Chicken Pies & Banquet BagsAugust 14th, 2009 at 7:46
In 1965, when I was ten and my brother seven, our mom and dad got divorced, our mom getting custody of my brother and I, and my dad allowed the standard visitations of the non-custodial parent. Our mom continued to make us meals (particularly lunch and dinner, we fixed our own cold cereal for breakfast) for a couple more years, but after that she went through a difficult period of depression and health issues and I recall, more and more, that I had to make my own meals.
Being 1965, this is way before the day of such specialty stores as “Trader Joe’s” that offer a wide variety of previously prepared and packaged meals for one or two. Basically we had whatever was available at a standard grocery store of the day, in our case either the locally owned “Food & Drug” or the bigger chain “A & P”. So during this very difficult period for her, when she spent much of the time in her bedroom, in her forays to the store she started bringing home a lot of these prepared foods, rather than the uncooked chicken, pork chops, or potatoes that used to be featured in her grocery list.

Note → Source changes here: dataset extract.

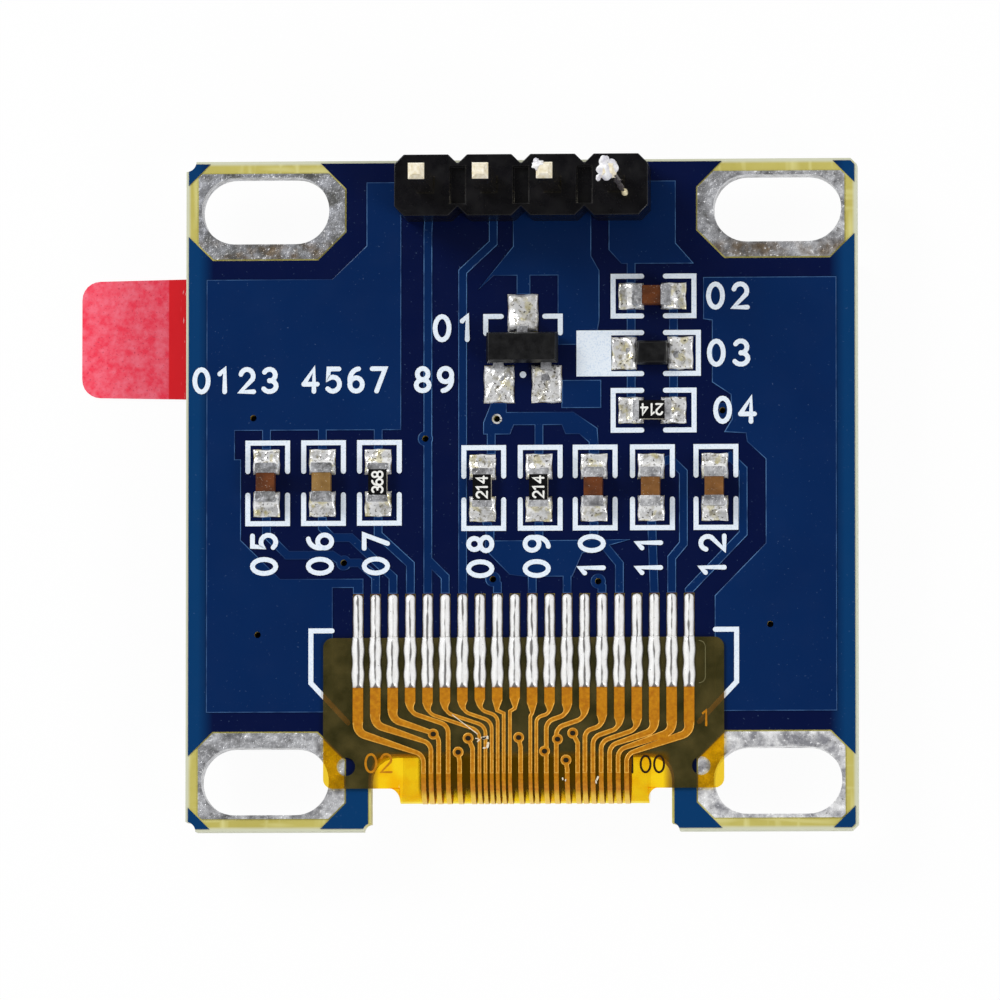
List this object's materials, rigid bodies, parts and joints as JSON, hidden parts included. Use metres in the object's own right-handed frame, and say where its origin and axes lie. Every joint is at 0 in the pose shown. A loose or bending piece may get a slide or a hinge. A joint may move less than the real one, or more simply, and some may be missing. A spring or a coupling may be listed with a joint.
{
  "type": "small oled module",
  "caption": "Small square display module, component side up, with slotted corner holes, a pin header and a folded amber flex.",
  "frame": {"origin": "centre of the four mounting slots, on the upper (component) face of the bare laminate", "axes": "+Z out of the component side, which faces up; +Y towards the pin header; +X to the right as seen from +Z"},
  "size_m": [0.0315, 0.027, 0.0117],
  "materials": {
    "laminate": "woven glass laminate, pale yellow-green",
    "copper": "bare copper foil",
    "solder": "bright tin solder",
    "solder_mask": "glossy deep blue solder mask",
    "printed_ink": "white screen-printed ink",
    "tin_plate": "bright tin plate",
    "header_plastic": "black moulded plastic",
    "pin_metal": "pale gold-plated brass",
    "ceramic_brown": "brown fired ceramic",
    "ceramic_tan": "tan fired ceramic",
    "ceramic_sand": "sand-coloured fired ceramic",
    "alumina": "cream alumina",
    "black_glaze": "black resistor glaze",
    "moulding_compound": "black moulding compound",
    "polyimide": "clear amber polyimide film",
    "flex_copper": "copper seen through amber film",
    "display_glass": "polished display glass",
    "epoxy": "cured clear epoxy",
    "dryer": "white drying sheet",
    "pixel_metal": "thin metal-backed pixel layers",
    "silicon": "bare silicon die",
    "polarizer": "dark glossy polarizer",
    "clear_film": "clear protective film",
    "red_film": "coral red plastic tab",
    "foam_tape": "white adhesive foam tape"
  },
  "bodies": {
    "root": {"board_core": "laminate", "copper_back": "copper", "land_tinning": "solder", "solder_mask_back": "solder_mask", "solder_mask_front": "solder_mask", "silkscreen": "printed_ink", "slot_plating_1": "tin_plate", "slot_plating_2": "tin_plate", "slot_plating_3": "tin_plate", "slot_plating_4": "tin_plate", "header_body": "header_plastic", "header_pin_1": "pin_metal", "header_pin_2": "pin_metal", "header_pin_3": "pin_metal", "header_pin_4": "pin_metal", "header_solder": "solder", "capacitor_1": "ceramic_brown", "capacitor_2": "ceramic_tan", "capacitor_3": "ceramic_tan", "capacitor_4": "ceramic_sand", "capacitor_5": "ceramic_brown", "capacitor_6": "ceramic_brown", "capacitor_1_ends": "tin_plate", "capacitor_2_ends": "tin_plate", "capacitor_3_ends": "tin_plate", "capacitor_4_ends": "tin_plate", "capacitor_5_ends": "tin_plate", "capacitor_6_ends": "tin_plate", "resistor_1": "alumina", "resistor_2": "alumina", "resistor_3": "alumina", "resistor_4": "alumina", "resistor_1_ends": "tin_plate", "resistor_2_ends": "tin_plate", "resistor_3_ends": "tin_plate", "resistor_4_ends": "tin_plate", "resistor_1_coat": "black_glaze", "resistor_2_coat": "black_glaze", "resistor_3_coat": "black_glaze", "resistor_4_coat": "black_glaze", "diode_body": "moulding_compound", "diode_leads": "tin_plate", "transistor_body": "moulding_compound", "transistor_leads": "tin_plate", "component_solder": "solder", "flex_film": "polyimide", "flex_traces": "flex_copper", "flex_joints": "solder", "finger_solder": "solder", "display_glass": "display_glass", "cover_glass": "display_glass", "display_seal": "epoxy", "drying_sheet": "dryer", "pixel_layers": "pixel_metal", "driver_chip": "silicon", "polarizer": "polarizer", "protective_film": "clear_film", "pull_tab": "red_film", "adhesive_tape": "foam_tape"}
  },
  "joints": []
}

The spectrum of prepared foods at the standard grocery store in the late 1960s was far from the cornucopia of prepackaged “world meals” you can find in today’s Trader Joe’s, Whole Foods or the like, or even today’s mainline supermarkets. For dinner, there was of course the now iconic “TV Dinners”, the offerings like Spaghetti-Os, chili con carne, and all those marginally Italian canned classics from Chef Boyardee. For lunch, Wonder Bread (I wonder if it’s really bread…*g*), the also iconic “white bread” platform for peanut butter, bologna, ham or salami and a slice of packaged Kraft “American Cheese Food”, whatever the hell that was.
But two of my favorites that emerged were chicken pies (mainly put forward at my stores by Swanson and Banquet) and frozen plastic air-sealed bags containing a single portion of a particular meat and sauce combo, which I recall being on the cutting edge of the culinary craft of prepared foods for that time. The ones we bought were mostly marketed by Banquet, and I recall we came to refer to them as “Banquet Bags”. You pulled the frozen bag out of the cardboard container (with the very appetizing picture on one side and the lengthy list of food and chemicals it contained on the other) and plopped into a small saucepan of boiling water for five minutes or so.
Three of my favorites that I can remember were…
* “Chicken ala King” – Four small hexahedron’s of white-meat chicken (possibly the antecedent of the later Mc Nugget) in a white sauce, best served with the hexahedron’s placed in a rectangular pattern between two pieces of bread with the rest of the white sauce poured over the top.
* “Salisbury Steak” – An oval ground beef type patty with a clear but thickened brown sauce that I recall usually enjoying with some powdered mash potatoes to shape with a small crater to contain the gravy.
* “Roast Beef and Gravy” – Three or four thin rubbery slices of beef (presumably) in an opaque (unlike the Salisbury Steak) brown gravy.
The details seem humorous in retrospect and are not really important, but it is funny how I do remember the particulars of these very mundane items. Somehow I think they are personal icons of my growing ability to fend for myself. By the age of twelve or thirteen I could go to the store and buy the “Banquet Bags”, chicken pies and fish sticks I liked, and then cook them, serve them and eat them whenever I felt like eating. Every meal I purchased, prepared or ate by myself was one more task my mom was relieved of, and one more indicator of my growing agency.
It would still be another eight years before I would get a cook job at the Cottage Inn and be taught some short-order cooking basics, which I could apply to meal preparation at home as well. But by age 13, with my Wonder bread, banquet bags and processed cheese-food, I could cobble together ersatz but reasonably tasty collations for meals. Health-wise of course, I would later learn how little really good nutrition there was in this sort of prepackaged food, and how much fat and salt contributed to its tastiness. That is a wholly different and important discussion, but not my point here.
My point is that a kid can develop agency, that oh so important capability, under the radar and completing the most mundane of daily tasks.